The crystals can split water into oxygen and hydrogen, using nothing more than small amounts of waste energy. The researchers have dubbed the process the piezoelectrochemical (PZEC) effect, and say it is almost twice as efficient as directly turning mechanical stress into electricity.

"This study provides a simple and cost-effective technology for direct water splitting that may generate hydrogen fuels by scavenging energy wastes such as noise or stray vibrations from the environment," says Huifang Xu, a geologist and specialist in crystals at University of Wisconsin-Madison, US, who led the research. “This new discovery may have potential implications in solving the challenging energy and environmental issues that we are facing today and in the future."

Xu’s team created nano-sized zinc oxide and barium titanate crystals and placed them underwater. At nanoscale the crystals lose some of their inherent brittleness, allowing the individual crystal fibres to flex, which in turn generates the piezoelectric effect. Xu found that when he target the crystals with ultrasonic vibrations, they split 5–10º each end, which creates enough voltage to split water into oxygen and hydrogen.
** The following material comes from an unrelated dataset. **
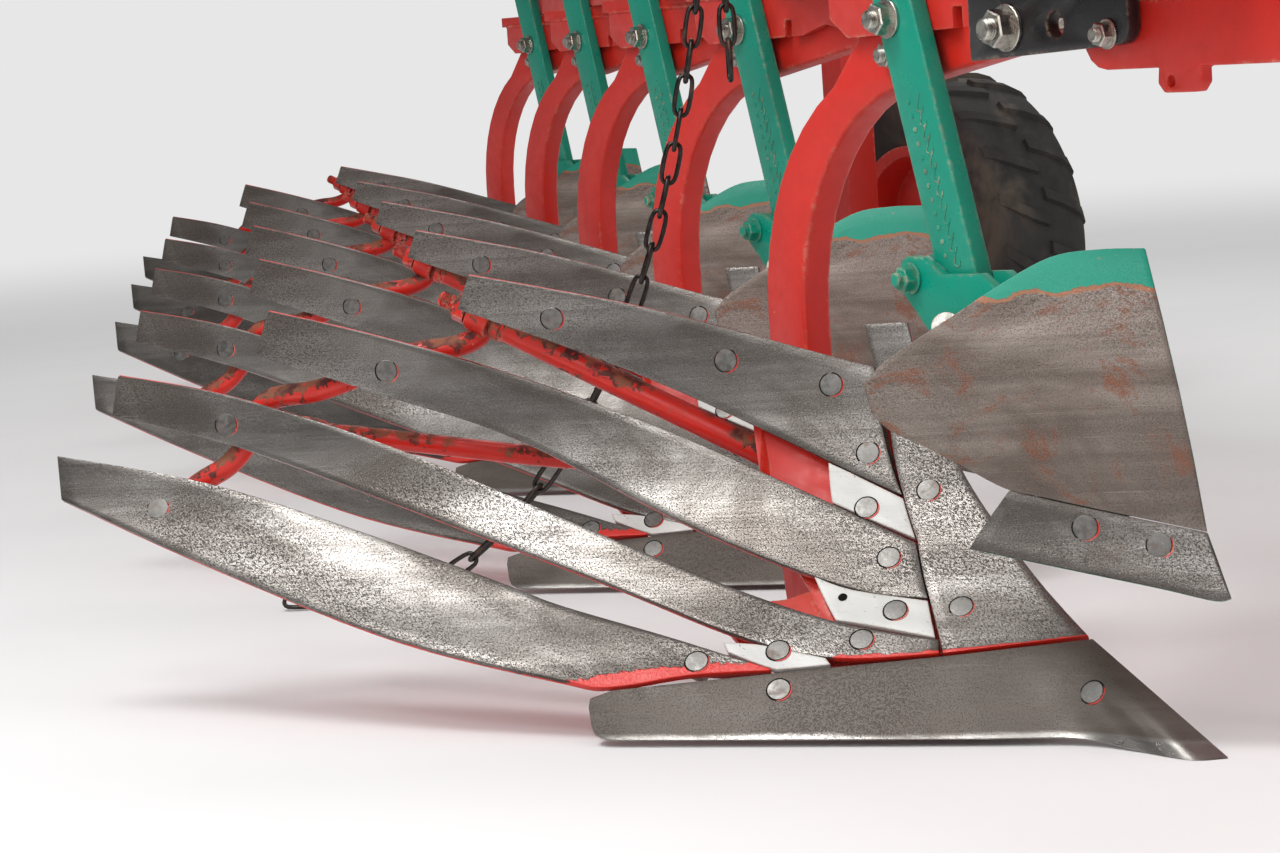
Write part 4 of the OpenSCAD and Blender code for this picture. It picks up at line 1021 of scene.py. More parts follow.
def head_gap():
    """Dark open ring round a flush head."""
    return lathe([(11.5, -0.5), (11.6, 0.2), (12.9, 0.2), (13.1, -0.5)], 28)


def paint_crescent():
    """Paint left in the lee of a head, thin at both ends."""
    rings = []
    steps = 14
    for k in range(steps + 1):
        u = k / steps
        a = math.radians(between(-62, 70, u))
        wide = 0.15 + 1.3 * math.sin(math.pi * u) ** 0.8
        rows = ((12.3, -0.4), (12.4, 0.4), (12.4 + wide, 0.35), (12.5 + wide, -0.4))
        rings.append([Vector((r * math.cos(a), r * math.sin(a), z)) for r, z in rows])
    return skin(rings)


def pressed_mark():
    """An open square hook pressed into a stem, raised at its rim."""
    corners = ((9, 4.4), (-7.6, 4.4), (-8.8, 3.4), (-8.8, -3.4), (-7.6, -4.4), (-2, -4.4))
    path = [(x, y, 0.2) for x, y in corners]
    return pipe(path, [0.5, 0.9, 0.9, 0.9, 0.9, 0.5], 6)


def wheel_nut():
    return joined(washer(15, 0, 3), hexagon(12, 3, 15), stud(7, 15, 24))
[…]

So far, the process was found to be 18% efficient – the hydrogen generated contained 18% of the energy present in the ultrasonic vibration. This is a considerable improvement on conventional piezoelectric materials, which convert mechanical stress into power with around 10% efficiency

Xu says: "Because we can tune the fibre and plate sizes, we can use even small amounts of [mechanical] noise — like a vibration or water flowing to bend the fibres and plates. With this kind of technology, we can scavenge energy waste and convert it into useful chemical energy."

Using piezoelectric energy to generate hydrogen means that its power can be stored and transported to where it is needed. While the amount of power generated this way is very small, the number of places the effect could be used is vast.

"We have limited areas to collect large energy differences, like a waterfall or a big dam," he says. "But we have lots of places with small energies. If we can harvest that energy, it would be tremendous."

The research was published in the 2 March issue of the Journal of Physical Chemistry Letters (doi 10.1021/jz100027t)